Uruguay’s foreign relations remain generally good, though relations with Argentina are strained over a paper mill on the Uruguayan side of the river the two countries share. Argentina claims that construction of the Botnia plant violated the treaty governing the use of the river, and thousands of Argentine piqueteros have blocked access to bridge crossings. The International Court of Justice ruled last April that the construction was indeed in violation of Uruguay’s international obligations, but that the plant may continue to operate.

Brazil
Brazil has been the “country of the future” for at least sixty-five years; the joke is that it will be forever. Now, it looks as though that future may have arrived. Brazil is a leader in biofuels, a giant in agricultural exports, and producer of aircraft. The discovery of vast offshore oil reserves could make it a top petroleum exporter as well. Brazil will take the world stage in the coming decade as it hosts the 2014 FIFA World Cup and the 2016 Summer Olympics.

Unlike largely-white Argentina and Uruguay, Brazil is a truly multiracial country, and economic inequality has always had a racial tinge. The political class has historically come from the white, landed elite. When President Luiz Inácio Lula da Silva was elected in 2002, the reaction was polarized. Foreign investors and upper-class Brazilians feared that the former labor leader would adopt Chávez-style nationalizations. Poorer, marginalized Brazilians–many of them black and brown–hoped that Lula’s own humble origins would make him a different sort of leader. As president, Lula pursued a policy of pragmatic social development. He increased the Bolsa Família and Fome Zero programs to provide conditional cash transfers and reduce hunger.

Lula’s foreign policy has been equally pragmatic, maintaining good relations with the United States while keeping hemispheric leaders like Chávez and Morales close. Brazil’s increasing stature as one of the BRIC countries has led it to play a more active role in geopolitics. It recently ruffled State Department feathers by voting (alongside Turkey) against a new round of sanctions for Iran. The vote was one part genuine desire for something new with Iran, one part national economic considerations, and one part showing the world that Brazil was now one of the big boys.

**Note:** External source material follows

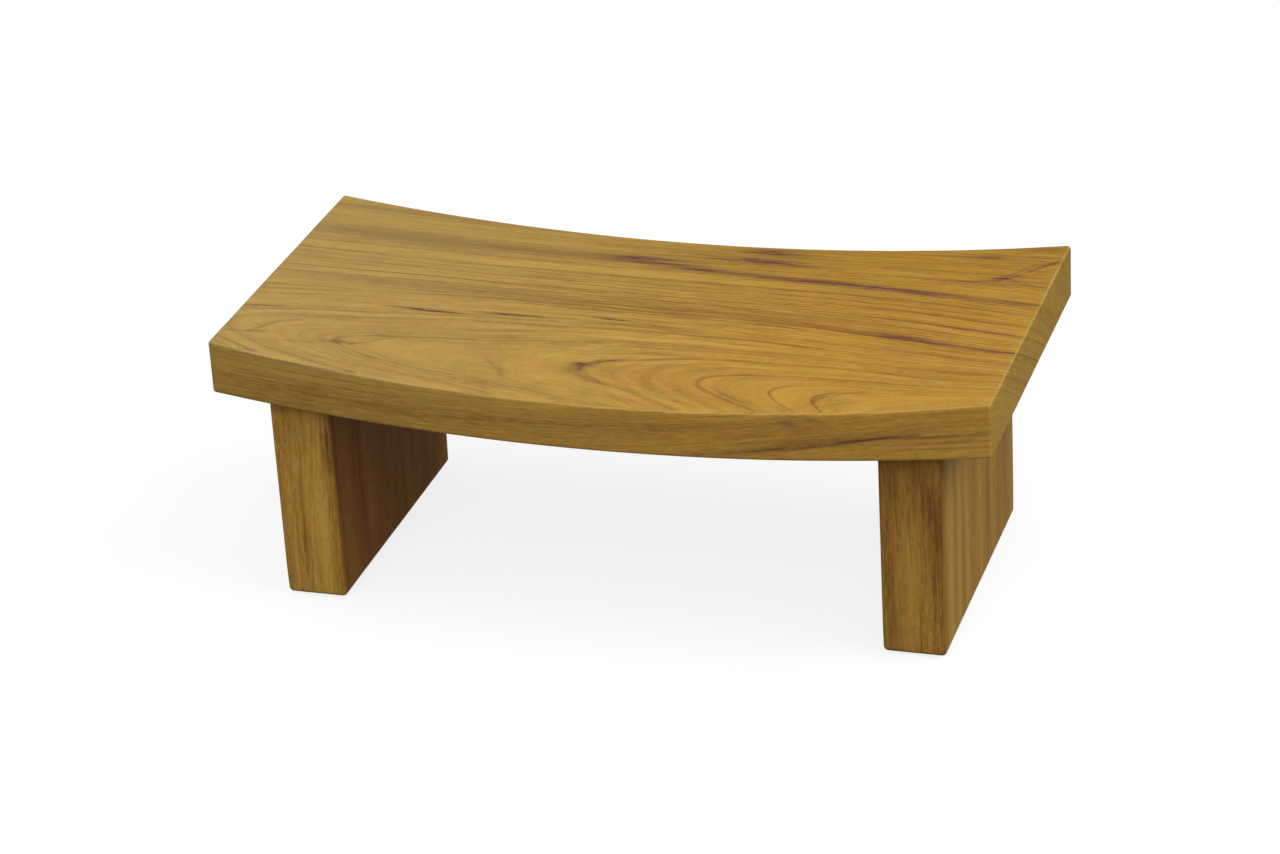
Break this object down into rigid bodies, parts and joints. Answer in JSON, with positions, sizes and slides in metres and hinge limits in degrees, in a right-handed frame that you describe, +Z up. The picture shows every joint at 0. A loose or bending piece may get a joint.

Brazilian voters will elect a new president this fall to replace the term-limited Lula. Frontrunners are José Serra, the conservative governor of São Paulo state, and Dilma Rousseff, from Lula’s Workers’ Party. Rousseff would become Brazil’s first woman president, and likely keep Lula’s policies intact. Serra, favored to win at this point, would be unlikely to alter social programs too much, but could pursue a different, more US-aligned foreign policy.

Argentina
While its neighbors have adopted a consensus of pro-growth+social development, Argentina is the odd man out. President Cristina Fernández de Kirchner continues to push policies of economic isolationism. These isolationist currents have a long basis in Argentine history. At the turn of the last century, Argentina had become one of the wealthiest countries in the world, due almost entirely to grain exports to Britain. As the global depression hit the UK in 1930, Argentina suddenly had no one to sell to. A long cycle of military coups and popular unrest began, from which the country has only recently recovered.

The Perón government of the ’40s and ’50s was deeply mistrustful of any foreign powers (the West and the USSR alike), and believed that Argentina’s national security depended on economic, military and food self-sufficiency. Argentina’s Junta of the 1970s and ’80s–unlike Pinochet–also promoted a closed, state-guided economy. It was not until the Menem administration of the 1990s that policies of free-trade and privatization began to take root in Argentina.

Unfortunately, Menem’s economic policies ended rather badly: peso-dollar convertibility proved unsustainable, and the Argentine economy collapsed in 2001. President Néstor Kirchner (husband of the current president) took office in 2003 promising a hypercorrection, and was guided by deep skepticism of international institutions and especially President Bush (with some good reason). The isolationist tendencies of both Presidents Kirchner can best be understood through a historic lens: we’ve tried free trade, we’ve tried privatization, we’ve tried engagement with Western markets, and time and again they’ve led to nothing but trouble.

Argentina will not have a presidential election until 2011, and it is expected that Mr. Kirchner will run this time. In the meantime, President Fernández must maintain an uneasy cohabitation with a broad opposition coalition that controls Congress. Argentina is also generally more socially liberal than its neighbors, and may soon become the first Latin American nation to legalize gay marriage.

During the past decade, it has been popular for [North] Americans to speak of the new Latin American left–whether for it or against it. (Oliver Stone has a new movie that does just that; he’s for it.) In reality, there are many shades of left, each tailored specifically to unique political and historical issues in each country. Latin American countries have complicated histories of racial classifications, land-based oligarchies, and tensions between the few and the many. Different leaders offer considerably different ways to overcome these histories. Any political category that lumps both Hugo Chávez and Michelle Bachelet together is probably too broad to be useful.

But as the wealthy four, Argentina, Chile, Brazil and Uruguay have more than the World Cup in common. Notwithstanding the Botnia issue, relations among the Southern Cone nations are as strong as they’ve ever been. Thirty-two years ago, Argentina and Chile nearly went to war. Now the only wars imaginable are on the cancha.